Zona de conforto
Na psicologia, a zona ou área de conforto é uma série de ações, pensamentos e/ou comportamentos que o ser humano procura ter e que não causam nenhum tipo de medo, risco ou desconforto. Nessa condição a pessoa realiza um determinado número de comportamentos que lhe dá um falso e limitado desempenho e atitudes, porém com uma sensação de segurança.
Mas, se a busca do conforto e facilidade é inerente ao ser humano, porque então não nos mantemos nela? Eu não sou masoquista!
Isso não tem nada a ver com masoquismo. Cada vez mais, as doenças psicológicas, que classifico como “doenças modernas”, como o Stress, Depressão, Síndrome do pânico, Transtorno Bipolar, Anorexia, Síndrome de Burnout, entre outros males, são o resultado de procurarmos o cómodo e o que é mais fácil, mantendo-nos nessa área de conforto.
A famosa citação, do poeta romano Juvenal, Mens sana in corpore sano ("uma mente sã num corpo são") é quase sempre ignorada e conceituada com limitação.
Nas disciplinas orientais é entendido que quando preparamos o corpo, consequentemente a mente tem seu reflexo e o espírito se engrandece. Quando vivemos na zona de conforto, quebramos essa trindade, pois a preguiça, a soberba, o medo, a ignorância, entre outros fatores, nos enfraquecem gradualmente e nos tornam vazios e com um espírito fraco.
Em japonês, sabiamente o termo: 心 Kokoro tem o significado de coração, mente e espírito, não separando os sentimentos, pensamentos e nossa energia nesse processo.
Logicamente que existem tantos outros fatores que fazem parte dessa degradação humana, no entanto, quando procuramos sinceramente sair da zona de conforto, deixando de lado o que acreditamos ser, ilusoriamente, as coisas que nos fazem bem, que nos dão um falso prazer e felicidade, começamos a observar quanta futilidade e egocentrismo impera nessa desordem.
Como artista marcial posso fazer uma analogia do treino dentro de um Dojo com a nossa vida. No Dojo encontramos um ambiente seguro, confortável, com tatamis, protegidos das condições do tempo, como o sol, chuva, vento, dos obstáculos naturais, como buracos, pedras, vegetação, etc.

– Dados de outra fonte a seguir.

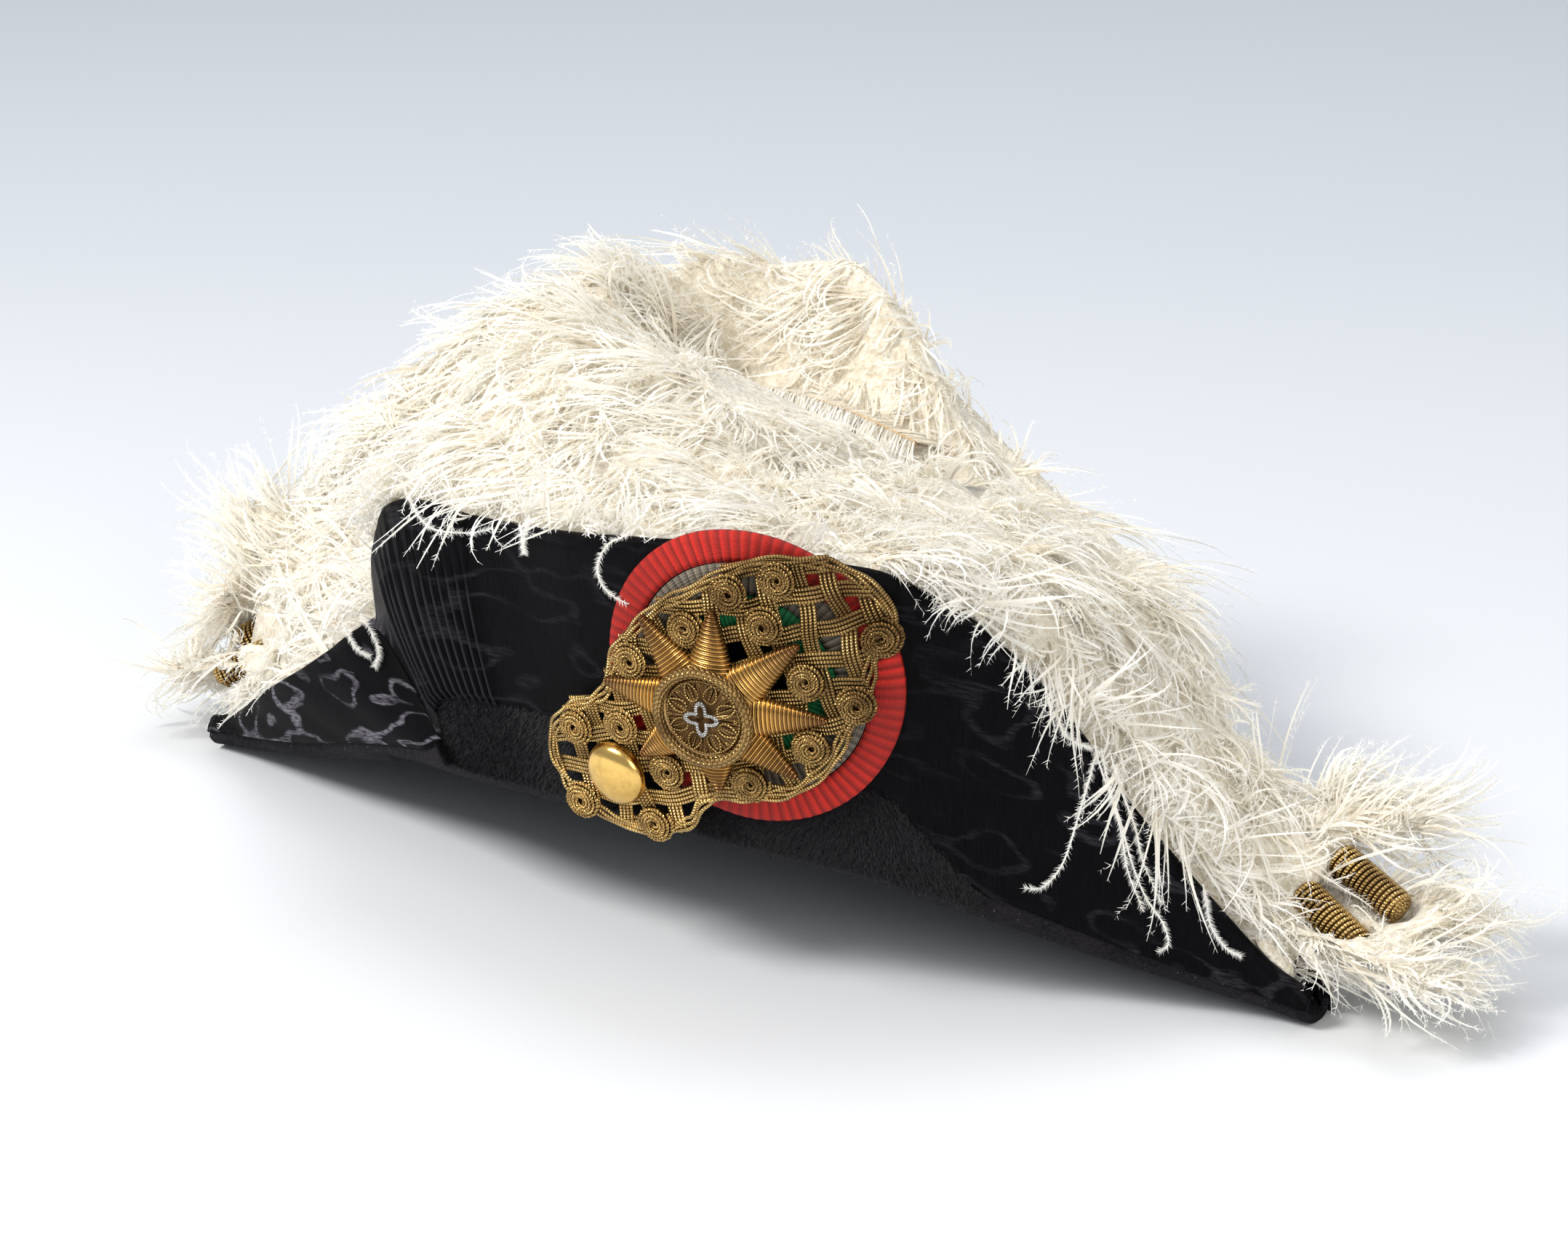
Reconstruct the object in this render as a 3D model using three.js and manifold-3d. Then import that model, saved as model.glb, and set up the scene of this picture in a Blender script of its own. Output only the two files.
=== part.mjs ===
// A bicorne hat of black plush and moire silk, with a cockade, gold cord work and ostrich feathers.
// Millimetres, +Z up, +X along the hat from tip to tip, the cockade side facing -Y.
// The hat is shaped in its own frame, with the line between its tips level,
// and then leaned back until it rests on its two tips and on the rim behind.

import * as THREE from 'three';
import { mergeVertices } from 'three/addons/utils/BufferGeometryUtils.js';
import Module from 'manifold-3d';

const wasm = await Module();
wasm.setup();

// Main sizes of the hat
const LENGTH = 420;
const RIM_WIDTH_FRONT = 76;
const RIM_WIDTH_BACK = 81;
const RIM_ARCH = 23.7;
const FRONT_HEIGHT = 89;
const FRONT_FLARE = 37;
const BACK_HEIGHT = 138;
const BACK_FLARE = 20;
const OPENING_LENGTH = 196;
const CROWN_HEIGHT = 88;
const RIM_BEND = 3.4;
const FELT = 2.4;
const REST_FLAT = 0.5;
const FINEST = 0.02;
const COARSEST = 0.4;

// Silk covers, and the clearance that every piece keeps to its neighbours
const SILK = 1.0;
const CLEARANCE = 0.35;
const SILK_SEAT = 0.52;
const PLEAT_COUNT = 12;
const PLEAT_DEPTH = 1.7;
const GATHER_COUNT = 5;
const GATHER_DEPTH = 0.9;
const BAND_BACK = 64;

// Cockade, cord work, rosettes, star and button
const COCKADE_RADIUS = 46;
const COCKADE_THICK = 1.5;
const COCKADE_SEAT = 0.8;
const COCKADE_PLEATS = 28;
const COCKADE_PLEAT_DEPTH = 0.8;
const CORD_WIDTH = 3.8;
const CORD_PITCH = 9.8;
const CORD_THICK = 2.0;
const ROSETTE_RADIUS = 6.1;
const ROSETTE_THICK = 2.2;
const STAR_RADIUS = 33;
const STAR_RISE = 4.2;
const BOSS_RISE = 1.89;
const STAR_RING_RADIUS = 13.2;
const STAR_RING_WIRE = 2.8;
const KNOT_RADIUS = 3.6;
const KNOT_WIRE = 0.6;
const BUTTON_RADIUS = 10;
const BUTTON_RISE = 6;

// Bullion rolls at the tips, and the feathers
const BULLION_RADIUS = 5.4;
const PLUME_RISE = 38;
const LOCK_WIDTH = 43;
const LOCK_THICK = 14;
const PLUME_STRIP = 7;
const SHAFT_RADIUS = 1.1;

const HALF = LENGTH / 2;
const FRONT_REACH = RIM_WIDTH_FRONT + FRONT_FLARE;
const FRONT_TOP = RIM_ARCH + FRONT_HEIGHT;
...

A zona de conforto é realmente atrativa e envolvente, e assim como um vício, só a percebemos quando realmente estamos totalmente dominados e consumidos por ela.
No entanto, ainda assim dentro de uma prática académica, temos o tempo necessário para nos interiorizarmos e assim resgatar a intimidade com nosso “Eu”, algo cada vez mais raro nessa vida corrida que o homem se submeteu em busca da “Felicidade”. Na atividade procuramos transpor os nossos limites, oriundos do treino e sofrimento físico acarretado pela prática das quedas, dores dos golpes, dificuldades dos exercícios.
Aprendemos a cair e levantar (受身 Ukemi) quantas vezes for necessário, aprendemos a aplicar golpes nos nossos companheiros, e mais importante ainda, aprendemos a recebê-los (受け Uke e 取 Tori), muitas vezes com dor, e, com essa doação, o nosso corpo se fortalece, a nossa preguiça se evade, os nossos medos vão-se transformando, a nossa arrogância vai-se quebrando, e no decorrer desse caminho, sem que percebamos, o nosso corpo, mente e espírito tornam-se fortes, e cada obstáculo e dificuldade que encontramos na prática marcial tornam-se prazerosos, não mais penosos. E é quando percebemos que estamos a preparar-nos para todas as investidas da vida, entendendo assim que não há uma separação no nosso processo evolutivo, a trindade deve manter-se integrada.
Há um ditado japonês que diz: 竜頭蛇尾 Ryuto Dabi (Cabeça de Dragão, cauda de serpente).
Encarar o Dragão pode ser assustador, com a sua cabeça enorme e assombrosa, mas quando insistimos, percebemos que no final apenas vamos encontrar uma franzina e patética cauda de Serpente.